◆ **WHAT NEEDS TO BE DONE**
Copy the data exactly from the line that contains "imported = [obj" through the line that contains "mount for mount", keeping both end lines and leaving out everything else.

◆ **DATASET EXTRACT**

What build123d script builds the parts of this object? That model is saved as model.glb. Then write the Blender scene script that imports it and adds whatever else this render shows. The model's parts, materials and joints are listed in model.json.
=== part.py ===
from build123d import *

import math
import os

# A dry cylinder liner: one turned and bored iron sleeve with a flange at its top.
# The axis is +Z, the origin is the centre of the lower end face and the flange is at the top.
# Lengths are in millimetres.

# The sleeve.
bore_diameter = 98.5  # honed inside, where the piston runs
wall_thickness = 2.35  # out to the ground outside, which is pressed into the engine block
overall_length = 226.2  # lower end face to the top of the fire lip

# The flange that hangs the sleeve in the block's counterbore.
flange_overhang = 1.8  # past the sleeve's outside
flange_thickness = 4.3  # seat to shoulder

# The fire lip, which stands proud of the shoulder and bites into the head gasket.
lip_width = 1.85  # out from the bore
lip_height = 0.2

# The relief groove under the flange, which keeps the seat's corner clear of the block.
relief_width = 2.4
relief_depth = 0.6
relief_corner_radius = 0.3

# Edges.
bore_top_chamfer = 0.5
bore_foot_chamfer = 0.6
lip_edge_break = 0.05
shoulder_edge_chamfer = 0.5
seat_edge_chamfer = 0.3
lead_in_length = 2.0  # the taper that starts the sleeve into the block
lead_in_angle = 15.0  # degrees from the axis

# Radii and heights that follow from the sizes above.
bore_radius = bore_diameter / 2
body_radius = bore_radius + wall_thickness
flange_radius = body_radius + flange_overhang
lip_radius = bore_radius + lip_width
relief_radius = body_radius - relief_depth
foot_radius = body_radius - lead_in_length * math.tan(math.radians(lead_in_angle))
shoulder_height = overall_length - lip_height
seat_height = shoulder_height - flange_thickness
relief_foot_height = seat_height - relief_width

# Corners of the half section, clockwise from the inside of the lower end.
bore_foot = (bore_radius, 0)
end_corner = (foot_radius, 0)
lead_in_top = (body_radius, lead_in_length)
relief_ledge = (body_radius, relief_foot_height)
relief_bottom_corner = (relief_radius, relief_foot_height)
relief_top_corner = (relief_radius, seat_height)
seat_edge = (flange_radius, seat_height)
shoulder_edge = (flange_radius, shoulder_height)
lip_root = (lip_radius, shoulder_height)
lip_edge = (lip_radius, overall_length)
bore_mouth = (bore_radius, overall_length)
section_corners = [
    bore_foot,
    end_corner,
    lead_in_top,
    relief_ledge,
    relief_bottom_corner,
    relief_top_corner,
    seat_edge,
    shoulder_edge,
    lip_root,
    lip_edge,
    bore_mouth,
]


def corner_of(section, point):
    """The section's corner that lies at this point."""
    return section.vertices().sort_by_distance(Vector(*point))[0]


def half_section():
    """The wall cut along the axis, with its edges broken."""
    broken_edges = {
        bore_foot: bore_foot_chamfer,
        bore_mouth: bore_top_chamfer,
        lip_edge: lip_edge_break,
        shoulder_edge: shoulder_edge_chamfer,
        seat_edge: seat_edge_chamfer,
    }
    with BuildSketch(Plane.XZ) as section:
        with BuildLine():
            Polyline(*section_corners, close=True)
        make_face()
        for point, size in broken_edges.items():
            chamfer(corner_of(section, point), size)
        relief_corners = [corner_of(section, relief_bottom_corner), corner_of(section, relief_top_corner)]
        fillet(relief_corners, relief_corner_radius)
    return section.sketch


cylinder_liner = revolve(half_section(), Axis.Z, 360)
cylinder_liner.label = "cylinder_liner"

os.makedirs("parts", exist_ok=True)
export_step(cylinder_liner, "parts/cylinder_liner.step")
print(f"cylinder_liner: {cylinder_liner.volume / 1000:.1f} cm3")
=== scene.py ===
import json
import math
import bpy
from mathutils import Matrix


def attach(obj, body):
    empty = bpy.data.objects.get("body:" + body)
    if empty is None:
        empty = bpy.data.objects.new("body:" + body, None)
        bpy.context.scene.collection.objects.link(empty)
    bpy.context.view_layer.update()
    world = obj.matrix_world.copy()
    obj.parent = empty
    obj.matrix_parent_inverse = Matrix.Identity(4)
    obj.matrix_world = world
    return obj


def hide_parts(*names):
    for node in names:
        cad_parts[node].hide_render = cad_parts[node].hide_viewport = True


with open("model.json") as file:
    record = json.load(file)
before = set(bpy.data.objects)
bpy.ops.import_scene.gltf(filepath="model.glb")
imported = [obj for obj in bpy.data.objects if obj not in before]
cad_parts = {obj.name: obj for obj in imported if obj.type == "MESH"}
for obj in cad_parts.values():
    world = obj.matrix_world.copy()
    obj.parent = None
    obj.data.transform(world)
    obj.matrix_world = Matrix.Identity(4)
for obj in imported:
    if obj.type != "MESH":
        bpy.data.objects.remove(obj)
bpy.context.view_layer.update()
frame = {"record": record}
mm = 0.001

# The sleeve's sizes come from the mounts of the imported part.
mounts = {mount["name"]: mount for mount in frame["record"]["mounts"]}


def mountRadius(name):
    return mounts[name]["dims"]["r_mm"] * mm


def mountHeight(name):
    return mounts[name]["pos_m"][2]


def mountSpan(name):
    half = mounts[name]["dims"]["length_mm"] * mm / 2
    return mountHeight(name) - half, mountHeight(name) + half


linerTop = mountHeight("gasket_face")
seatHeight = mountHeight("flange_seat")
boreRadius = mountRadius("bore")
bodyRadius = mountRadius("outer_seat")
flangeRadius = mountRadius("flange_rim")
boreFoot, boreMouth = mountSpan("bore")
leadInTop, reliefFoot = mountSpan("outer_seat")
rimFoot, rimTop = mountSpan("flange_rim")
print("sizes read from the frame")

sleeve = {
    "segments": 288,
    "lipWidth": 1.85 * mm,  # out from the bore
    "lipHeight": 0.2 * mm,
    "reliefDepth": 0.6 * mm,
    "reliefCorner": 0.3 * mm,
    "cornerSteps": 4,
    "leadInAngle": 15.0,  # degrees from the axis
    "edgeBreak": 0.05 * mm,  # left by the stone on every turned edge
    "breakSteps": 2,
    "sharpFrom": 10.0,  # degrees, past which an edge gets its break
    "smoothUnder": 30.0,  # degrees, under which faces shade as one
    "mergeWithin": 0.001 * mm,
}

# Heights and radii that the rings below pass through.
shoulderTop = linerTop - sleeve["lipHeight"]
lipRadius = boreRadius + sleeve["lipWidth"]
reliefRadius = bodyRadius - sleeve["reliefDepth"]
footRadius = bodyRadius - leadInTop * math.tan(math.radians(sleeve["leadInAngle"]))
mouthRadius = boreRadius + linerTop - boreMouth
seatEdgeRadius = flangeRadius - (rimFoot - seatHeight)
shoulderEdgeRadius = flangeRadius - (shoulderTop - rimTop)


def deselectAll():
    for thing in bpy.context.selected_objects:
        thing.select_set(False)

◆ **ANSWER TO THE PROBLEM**
imported = [obj for obj in bpy.data.objects if obj not in before]
cad_parts = {obj.name: obj for obj in imported if obj.type == "MESH"}
for obj in cad_parts.values():
    world = obj.matrix_world.copy()
    obj.parent = None
    obj.data.transform(world)
    obj.matrix_world = Matrix.Identity(4)
for obj in imported:
    if obj.type != "MESH":
        bpy.data.objects.remove(obj)
bpy.context.view_layer.update()
frame = {"record": record}
mm = 0.001

# The sleeve's sizes come from the mounts of the imported part.
mounts = {mount["name"]: mount for mount in frame["record"]["mounts"]}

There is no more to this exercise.